Godfrey's cordial had long been recognised as leading to fatal cases of opium poisoning.

However, it continued to be made and used until the early twentieth century, at least in part due to the ease with which it could be manufactured. It was reportedly sold in enormous quantities in eighteenth century England, a time-span that has been popularly referred to as the golden age of physic, due to the widespread availability and consumption of enormous amounts of proprietary medicines. Its low cost and a lack of public knowledge about infant management further increased its popularity.

Though many cases of infant death had been conclusively linked to an indiscriminate use of the medicine by mothers and nurses, exact numbers are hard to ascertain. Those who survived often, reportedly, had a severely damaged physical constitution.

== Decline ==
In 1857, with ill-advised opioid usage reaching alarming levels, a parliamentary bill was put forward which classified opium and its derivatives as poisons. This was intended to severely restrict the sale of such compounds, but it failed to pass through parliament, after being subject to intensive lobbying by trading chemists. It was also widely criticised as an impractical solution from an overall perspective. A much-diluted version of the original proposed bill was finally implemented as the Pharmacy Act 1868 (31 & 32 Vict. c. 121) which limited the sale of opium derivatives to registered chemists and legally qualified apothecaries. It explicitly excused patent medicines (and thus Godfrey's Cordial) from its purview.

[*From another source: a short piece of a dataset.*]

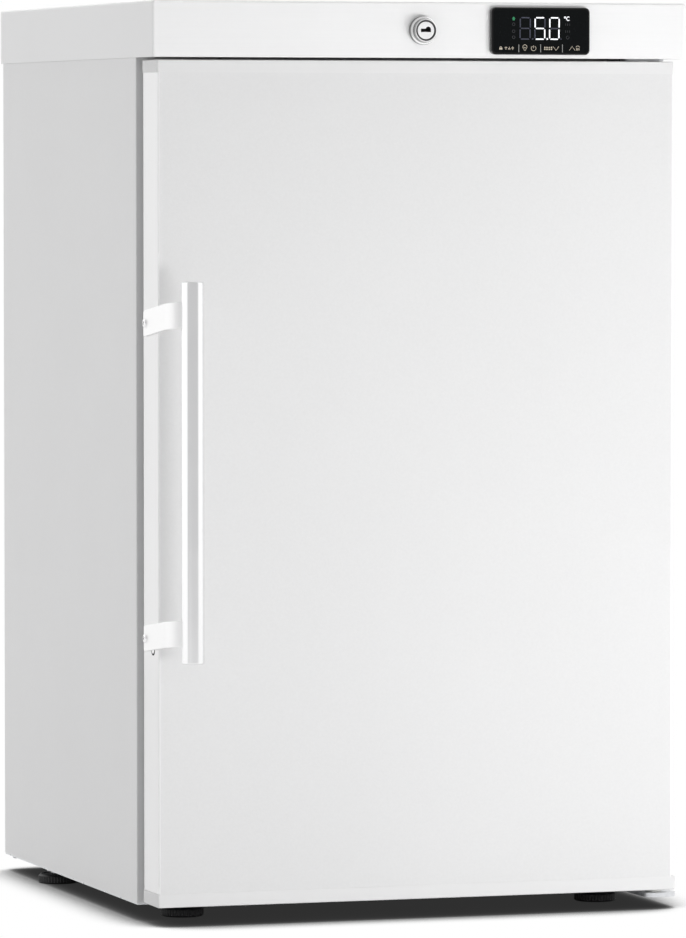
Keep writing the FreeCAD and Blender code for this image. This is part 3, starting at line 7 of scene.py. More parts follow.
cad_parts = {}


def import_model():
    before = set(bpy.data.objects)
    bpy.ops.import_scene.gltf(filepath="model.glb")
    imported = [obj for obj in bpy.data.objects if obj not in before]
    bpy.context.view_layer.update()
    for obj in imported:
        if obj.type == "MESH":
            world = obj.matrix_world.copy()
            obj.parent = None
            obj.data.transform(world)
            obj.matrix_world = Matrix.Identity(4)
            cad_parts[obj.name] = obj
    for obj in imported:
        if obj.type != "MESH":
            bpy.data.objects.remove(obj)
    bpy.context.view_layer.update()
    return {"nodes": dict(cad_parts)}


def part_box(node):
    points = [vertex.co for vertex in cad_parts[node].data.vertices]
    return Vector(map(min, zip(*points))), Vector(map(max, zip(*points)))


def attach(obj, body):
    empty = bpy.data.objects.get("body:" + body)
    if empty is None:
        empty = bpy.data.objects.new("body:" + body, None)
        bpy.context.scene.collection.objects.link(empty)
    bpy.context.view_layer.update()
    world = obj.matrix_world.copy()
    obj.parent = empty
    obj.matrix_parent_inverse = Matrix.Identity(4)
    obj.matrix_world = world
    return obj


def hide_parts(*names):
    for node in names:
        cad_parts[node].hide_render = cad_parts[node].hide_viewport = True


# A small upright medical refrigerator. Lengths are in metres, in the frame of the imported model:
# +X is its right side seen from the front, +Y its back and +Z up from the floor.

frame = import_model()

MM = 0.001
X = Vector((1, 0, 0))
Y = Vector((0, 1, 0))
Z = Vector((0, 0, 1))

# The camera that fits the photograph, whose frame is 686 by 938 pixels
CAMERA_PLACE = (-1.70140, -5.24446, 0.61838)
CAMERA_YAW = math.radians(18.0149)
CAMERA_PITCH = math.radians(-2.7656)
CAMERA_LENS = 254.198


# Shader maths

class Wire:
    """A node's output. Arithmetic on it adds Math nodes."""

    def __init__(self, shader, socket):
        self.shader = shader
        self.socket = socket

    def maths(self, operation, *values):
        return self.shader.node("Math", {"operation": operation}, dict(enumerate(values)))

    def __add__(self, other):
        return self.maths("ADD", self, other)

    def __radd__(self, other):
        return self.maths("ADD", other, self)

    def __sub__(self, other):
        return self.maths("SUBTRACT", self, other)

    def __rsub__(self, other):
        return self.maths("SUBTRACT", other, self)

    def __mul__(self, other):
        return self.maths("MULTIPLY", self, other)

    def __rmul__(self, other):
        return self.maths("MULTIPLY", other, self)

    def __truediv__(self, other):
        return self.maths("DIVIDE", self, other)

    def __pow__(self, other):
        return self.maths("POWER", self, other)


class Shader:
    """A node tree that is written as expressions."""

    def __init__(self, tree):
        self.tree = tree

    def node(self, kind, settings, values, output=0):
        made = self.tree.nodes.new("ShaderNode" + kind)
        for name, setting in settings.items():
            if name == "stops":
                stops = made.color_ramp.elements
                while len(stops) < len(setting):
                    stops.new(1.0)
                for (place, shade), stop in zip(setting, stops):
                    stop.position = place
                    stop.color = shade
            else:
                setattr(made, name, setting)
        for key, value in values.items():
            if isinstance(value, Wire):
                self.tree.links.new(value.socket, made.inputs[key])
            else:
                made.inputs[key].default_value = value
        return Wire(self, made.outputs[output])

    def place(self):
        return self.node("TexCoord", {}, {}, "Object")

    def facing_front(self):
        """1 on surfaces that face the front or back of the object, 0 on those that face its sides."""
        across = self.axes(self.node("TexCoord", {}, {}, "Normal"))[1]
        return across * across

    def axes(self, vector):
        split = self.node("SeparateXYZ", {}, {0: vector})
        return [Wire(self, output) for output in split.socket.node.outputs]

    def stretched(self, vector, scale):
        return self.node("Mapping", {}, {"Vector": vector, "Scale": scale})

    def noise(self, vector, scale, detail=2.0, roughness=0.5):
        return self.node("TexNoise", {}, {"Vector": vector, "Scale": scale, "Detail": detail,
                                          "Roughness": roughness})

    def cells(self, vector, scale, feature="F1"):
        return self.node("TexVoronoi", {"feature": feature}, {"Vector": vector, "Scale": scale})

    def range(self, value, low, high):
        """0 at low, 1 at high and between them in proportion."""
        return self.node("MapRange", {"clamp": True}, {0: value, 1: low, 2: high})

    def mixed(self, factor, first, second):
        return self.node("Mix", {"data_type": "RGBA"}, {0: factor, 6: first, 7: second}, 2)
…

Usage of Godfrey's Cordial gradually declined post-1890 as several court rulings held that the act applied equally to patent medicines and the British Medical Association subsequently published lists of safe home remedies, in a bid to increase public health awareness, which mentioned calomel and sugar-based derivatives as substitute sedative agents. Finally, the Pharmacy Act 1908, which classified it as a Schedule-I poison, followed by the Dangerous Drugs Act 1920 (10 & 11 Geo. 5. c. 46) which mandated a medical prescription, heavily restricted the availability and usage of any such opioid-based drug.